Draw out every line with the word "code" from the listing below.

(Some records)
[BEGIN]

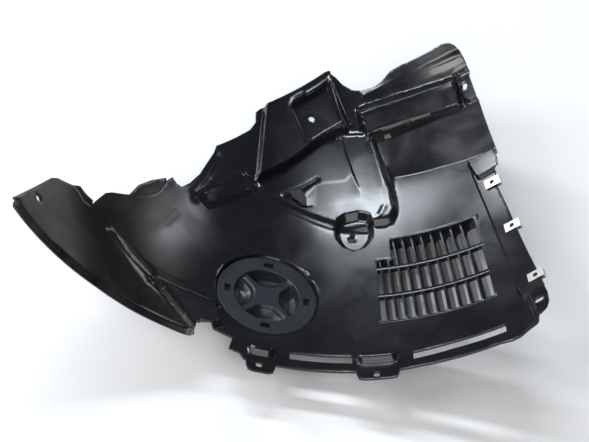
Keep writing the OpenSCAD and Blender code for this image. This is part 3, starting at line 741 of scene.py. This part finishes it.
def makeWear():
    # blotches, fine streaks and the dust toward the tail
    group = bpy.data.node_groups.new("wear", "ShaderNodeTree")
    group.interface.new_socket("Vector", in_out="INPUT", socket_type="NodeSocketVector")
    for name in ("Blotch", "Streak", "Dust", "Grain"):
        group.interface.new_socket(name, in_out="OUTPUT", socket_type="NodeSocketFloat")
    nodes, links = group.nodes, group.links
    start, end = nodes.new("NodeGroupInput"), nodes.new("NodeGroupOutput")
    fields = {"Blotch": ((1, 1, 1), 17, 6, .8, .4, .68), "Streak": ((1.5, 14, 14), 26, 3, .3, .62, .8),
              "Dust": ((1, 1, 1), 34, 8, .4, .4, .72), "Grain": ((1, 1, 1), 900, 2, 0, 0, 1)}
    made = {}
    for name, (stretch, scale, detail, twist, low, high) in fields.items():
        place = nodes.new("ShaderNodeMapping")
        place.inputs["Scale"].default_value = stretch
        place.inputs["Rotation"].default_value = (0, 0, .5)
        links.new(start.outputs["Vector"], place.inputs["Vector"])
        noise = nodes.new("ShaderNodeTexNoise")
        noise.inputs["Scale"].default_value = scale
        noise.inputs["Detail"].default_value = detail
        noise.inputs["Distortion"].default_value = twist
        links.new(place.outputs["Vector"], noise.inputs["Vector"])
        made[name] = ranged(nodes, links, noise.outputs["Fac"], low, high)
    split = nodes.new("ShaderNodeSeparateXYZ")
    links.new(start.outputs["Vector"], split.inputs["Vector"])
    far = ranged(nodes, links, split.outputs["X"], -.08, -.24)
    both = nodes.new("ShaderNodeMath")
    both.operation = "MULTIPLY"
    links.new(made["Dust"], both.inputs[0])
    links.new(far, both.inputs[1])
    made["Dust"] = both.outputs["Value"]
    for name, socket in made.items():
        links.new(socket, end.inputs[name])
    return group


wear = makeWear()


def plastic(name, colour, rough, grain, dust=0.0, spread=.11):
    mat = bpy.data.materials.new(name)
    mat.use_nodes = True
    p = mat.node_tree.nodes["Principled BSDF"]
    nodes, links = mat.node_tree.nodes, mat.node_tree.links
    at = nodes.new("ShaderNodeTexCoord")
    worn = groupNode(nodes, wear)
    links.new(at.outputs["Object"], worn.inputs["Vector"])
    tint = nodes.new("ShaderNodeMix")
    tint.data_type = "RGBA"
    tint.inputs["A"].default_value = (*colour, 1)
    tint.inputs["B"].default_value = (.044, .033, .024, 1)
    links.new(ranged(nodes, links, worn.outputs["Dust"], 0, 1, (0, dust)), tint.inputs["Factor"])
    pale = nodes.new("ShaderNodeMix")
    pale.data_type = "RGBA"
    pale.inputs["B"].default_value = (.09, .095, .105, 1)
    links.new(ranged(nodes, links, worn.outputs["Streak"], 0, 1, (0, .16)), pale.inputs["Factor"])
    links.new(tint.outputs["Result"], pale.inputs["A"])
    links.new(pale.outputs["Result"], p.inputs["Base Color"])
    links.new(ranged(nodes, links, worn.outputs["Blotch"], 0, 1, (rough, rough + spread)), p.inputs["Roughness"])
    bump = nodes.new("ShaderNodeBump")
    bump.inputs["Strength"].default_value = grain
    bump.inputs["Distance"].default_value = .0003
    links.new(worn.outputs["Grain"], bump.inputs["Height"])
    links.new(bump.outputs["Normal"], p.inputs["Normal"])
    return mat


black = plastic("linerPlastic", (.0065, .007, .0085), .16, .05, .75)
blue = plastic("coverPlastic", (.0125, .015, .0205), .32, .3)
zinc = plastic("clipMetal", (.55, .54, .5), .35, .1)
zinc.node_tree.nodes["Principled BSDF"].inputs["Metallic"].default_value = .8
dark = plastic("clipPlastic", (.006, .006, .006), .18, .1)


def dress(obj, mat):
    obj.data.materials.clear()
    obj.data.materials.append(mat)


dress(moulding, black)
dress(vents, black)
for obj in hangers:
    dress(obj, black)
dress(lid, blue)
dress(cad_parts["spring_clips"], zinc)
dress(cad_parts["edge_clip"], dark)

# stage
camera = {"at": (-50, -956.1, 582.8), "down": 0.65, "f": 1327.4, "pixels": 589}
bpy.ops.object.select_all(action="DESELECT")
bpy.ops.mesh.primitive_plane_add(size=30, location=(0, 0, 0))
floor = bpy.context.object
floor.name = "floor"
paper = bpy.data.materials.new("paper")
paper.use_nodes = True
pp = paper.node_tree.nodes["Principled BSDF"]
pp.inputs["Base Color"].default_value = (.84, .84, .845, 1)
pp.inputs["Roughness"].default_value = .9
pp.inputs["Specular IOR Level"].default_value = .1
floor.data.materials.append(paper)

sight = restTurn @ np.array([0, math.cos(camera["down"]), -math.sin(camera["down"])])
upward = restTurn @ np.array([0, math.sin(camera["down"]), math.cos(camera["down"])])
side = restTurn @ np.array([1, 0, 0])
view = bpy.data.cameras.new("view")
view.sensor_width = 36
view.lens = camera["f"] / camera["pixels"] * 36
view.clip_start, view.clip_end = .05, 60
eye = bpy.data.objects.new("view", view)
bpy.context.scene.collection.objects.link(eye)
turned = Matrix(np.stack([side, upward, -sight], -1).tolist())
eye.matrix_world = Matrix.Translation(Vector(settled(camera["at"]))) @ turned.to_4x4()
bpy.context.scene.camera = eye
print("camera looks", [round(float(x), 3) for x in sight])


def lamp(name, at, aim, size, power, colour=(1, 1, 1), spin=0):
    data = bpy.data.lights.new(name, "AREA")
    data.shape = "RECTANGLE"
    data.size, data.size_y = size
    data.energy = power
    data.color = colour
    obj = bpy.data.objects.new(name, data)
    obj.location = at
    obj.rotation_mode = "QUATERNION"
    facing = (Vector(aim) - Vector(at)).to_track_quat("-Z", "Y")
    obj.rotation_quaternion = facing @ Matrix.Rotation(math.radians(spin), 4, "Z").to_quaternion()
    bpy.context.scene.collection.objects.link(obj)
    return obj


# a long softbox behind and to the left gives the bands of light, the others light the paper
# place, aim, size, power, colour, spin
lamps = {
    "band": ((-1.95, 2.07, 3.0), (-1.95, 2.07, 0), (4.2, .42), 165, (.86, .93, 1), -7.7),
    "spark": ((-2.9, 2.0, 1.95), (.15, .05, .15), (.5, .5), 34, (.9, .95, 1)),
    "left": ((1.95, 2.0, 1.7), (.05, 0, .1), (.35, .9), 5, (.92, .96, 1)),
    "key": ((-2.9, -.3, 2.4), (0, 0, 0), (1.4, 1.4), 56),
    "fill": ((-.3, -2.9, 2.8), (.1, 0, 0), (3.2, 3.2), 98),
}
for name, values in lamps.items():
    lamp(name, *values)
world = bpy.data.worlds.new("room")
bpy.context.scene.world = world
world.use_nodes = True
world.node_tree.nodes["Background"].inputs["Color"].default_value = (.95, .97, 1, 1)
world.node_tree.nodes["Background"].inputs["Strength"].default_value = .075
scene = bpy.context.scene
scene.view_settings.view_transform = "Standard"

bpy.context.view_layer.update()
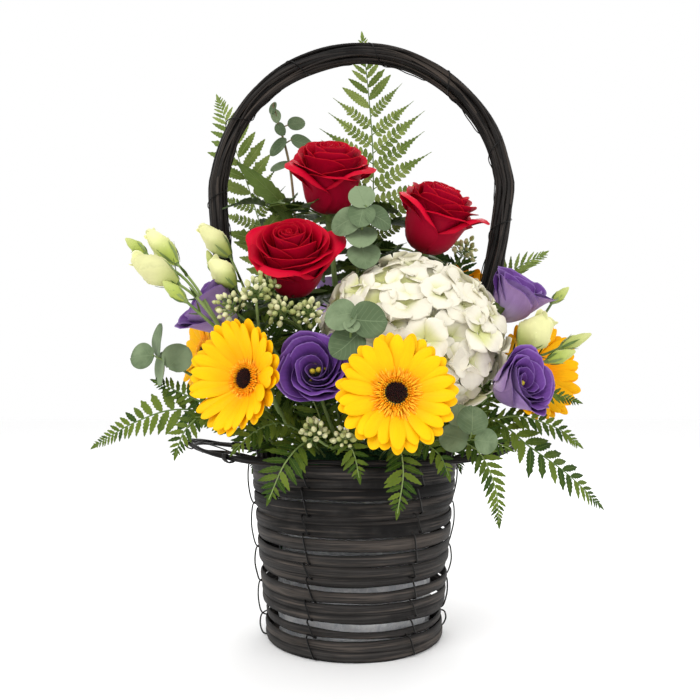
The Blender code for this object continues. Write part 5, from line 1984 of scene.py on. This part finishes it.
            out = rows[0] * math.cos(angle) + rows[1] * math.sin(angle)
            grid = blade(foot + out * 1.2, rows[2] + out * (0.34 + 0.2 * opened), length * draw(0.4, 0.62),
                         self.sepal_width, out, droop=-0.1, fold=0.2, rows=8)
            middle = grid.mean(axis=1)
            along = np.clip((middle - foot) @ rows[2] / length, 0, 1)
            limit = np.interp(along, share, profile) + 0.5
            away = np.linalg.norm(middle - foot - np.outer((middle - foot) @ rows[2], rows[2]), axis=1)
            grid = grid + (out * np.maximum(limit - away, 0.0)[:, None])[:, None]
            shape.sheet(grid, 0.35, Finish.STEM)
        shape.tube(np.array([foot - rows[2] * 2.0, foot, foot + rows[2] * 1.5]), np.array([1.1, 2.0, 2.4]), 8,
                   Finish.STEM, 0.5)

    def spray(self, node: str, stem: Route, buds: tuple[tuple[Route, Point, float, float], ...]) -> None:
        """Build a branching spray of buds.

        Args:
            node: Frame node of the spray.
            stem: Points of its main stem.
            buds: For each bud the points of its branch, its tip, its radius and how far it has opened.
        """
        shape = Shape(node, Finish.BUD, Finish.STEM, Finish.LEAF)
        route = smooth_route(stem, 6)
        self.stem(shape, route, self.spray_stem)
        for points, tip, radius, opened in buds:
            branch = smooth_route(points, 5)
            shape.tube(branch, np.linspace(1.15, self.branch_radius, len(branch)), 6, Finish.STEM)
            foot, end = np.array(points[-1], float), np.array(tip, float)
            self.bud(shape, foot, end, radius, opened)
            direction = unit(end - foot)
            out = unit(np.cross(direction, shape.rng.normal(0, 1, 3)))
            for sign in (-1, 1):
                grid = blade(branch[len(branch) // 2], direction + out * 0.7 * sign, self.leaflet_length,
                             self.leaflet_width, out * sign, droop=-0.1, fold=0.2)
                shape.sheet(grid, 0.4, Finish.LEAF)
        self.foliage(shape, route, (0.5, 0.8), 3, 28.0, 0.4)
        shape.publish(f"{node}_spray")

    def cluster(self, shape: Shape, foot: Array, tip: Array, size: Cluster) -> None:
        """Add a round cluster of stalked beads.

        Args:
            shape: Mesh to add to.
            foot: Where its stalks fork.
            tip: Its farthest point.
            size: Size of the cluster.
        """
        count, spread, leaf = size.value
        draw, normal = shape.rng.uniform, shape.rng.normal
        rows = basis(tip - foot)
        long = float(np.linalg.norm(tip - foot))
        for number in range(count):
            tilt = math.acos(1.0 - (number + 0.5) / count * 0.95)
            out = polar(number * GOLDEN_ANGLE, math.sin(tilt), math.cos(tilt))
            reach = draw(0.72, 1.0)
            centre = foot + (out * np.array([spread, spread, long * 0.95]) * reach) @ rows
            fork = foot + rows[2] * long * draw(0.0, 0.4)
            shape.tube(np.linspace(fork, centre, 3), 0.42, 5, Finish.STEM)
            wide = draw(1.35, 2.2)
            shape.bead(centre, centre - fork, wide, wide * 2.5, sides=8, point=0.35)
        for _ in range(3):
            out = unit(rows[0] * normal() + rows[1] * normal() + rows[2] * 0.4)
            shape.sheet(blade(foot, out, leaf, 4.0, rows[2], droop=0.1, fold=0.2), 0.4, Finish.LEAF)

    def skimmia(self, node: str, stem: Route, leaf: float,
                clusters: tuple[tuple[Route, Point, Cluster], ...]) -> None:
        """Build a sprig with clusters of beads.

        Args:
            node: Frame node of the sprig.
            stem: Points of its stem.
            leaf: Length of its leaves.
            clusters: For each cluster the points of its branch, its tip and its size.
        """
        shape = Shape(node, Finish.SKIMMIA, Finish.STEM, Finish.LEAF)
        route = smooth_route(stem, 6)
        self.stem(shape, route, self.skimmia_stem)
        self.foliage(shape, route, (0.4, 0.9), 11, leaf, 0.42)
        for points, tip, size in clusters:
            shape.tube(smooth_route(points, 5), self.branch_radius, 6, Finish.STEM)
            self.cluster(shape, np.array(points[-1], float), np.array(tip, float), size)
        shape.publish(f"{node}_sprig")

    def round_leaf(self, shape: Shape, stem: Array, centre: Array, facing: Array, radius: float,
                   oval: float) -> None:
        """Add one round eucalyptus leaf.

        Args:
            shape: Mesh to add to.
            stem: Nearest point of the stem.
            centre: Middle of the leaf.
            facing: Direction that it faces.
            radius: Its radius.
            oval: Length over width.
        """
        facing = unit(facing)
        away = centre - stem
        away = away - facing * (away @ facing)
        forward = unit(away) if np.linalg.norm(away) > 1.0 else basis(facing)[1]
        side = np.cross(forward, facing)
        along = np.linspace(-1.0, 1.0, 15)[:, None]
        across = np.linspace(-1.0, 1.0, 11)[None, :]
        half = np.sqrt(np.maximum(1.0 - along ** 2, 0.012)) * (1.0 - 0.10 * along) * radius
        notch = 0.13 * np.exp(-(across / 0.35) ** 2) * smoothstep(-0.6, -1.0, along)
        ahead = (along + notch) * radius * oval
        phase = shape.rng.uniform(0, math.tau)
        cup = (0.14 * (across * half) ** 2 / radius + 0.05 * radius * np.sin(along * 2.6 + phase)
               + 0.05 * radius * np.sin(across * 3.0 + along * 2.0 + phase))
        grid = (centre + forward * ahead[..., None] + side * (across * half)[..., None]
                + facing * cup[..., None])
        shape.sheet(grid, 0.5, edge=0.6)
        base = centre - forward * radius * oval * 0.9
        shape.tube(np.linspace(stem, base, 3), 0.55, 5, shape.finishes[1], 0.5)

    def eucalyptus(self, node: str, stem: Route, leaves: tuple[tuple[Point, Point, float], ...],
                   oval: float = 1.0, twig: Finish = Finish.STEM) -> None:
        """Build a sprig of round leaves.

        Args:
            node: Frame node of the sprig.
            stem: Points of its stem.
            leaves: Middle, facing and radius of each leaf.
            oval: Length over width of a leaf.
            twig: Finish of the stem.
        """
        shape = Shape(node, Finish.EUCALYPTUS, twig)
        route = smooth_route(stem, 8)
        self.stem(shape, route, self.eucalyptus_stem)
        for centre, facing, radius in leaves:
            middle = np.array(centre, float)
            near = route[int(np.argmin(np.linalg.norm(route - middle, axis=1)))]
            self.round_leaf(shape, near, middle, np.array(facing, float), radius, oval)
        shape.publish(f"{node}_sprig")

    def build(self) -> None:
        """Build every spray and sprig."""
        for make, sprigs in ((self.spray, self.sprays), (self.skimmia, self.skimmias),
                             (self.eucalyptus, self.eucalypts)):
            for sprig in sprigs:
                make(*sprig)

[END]

▶ _Result_
Keep writing the OpenSCAD and Blender code for this image. This is part 3, starting at line 741 of scene.py. This part finishes it.
The Blender code for this object continues. Write part 5, from line 1984 of scene.py on. This part finishes it.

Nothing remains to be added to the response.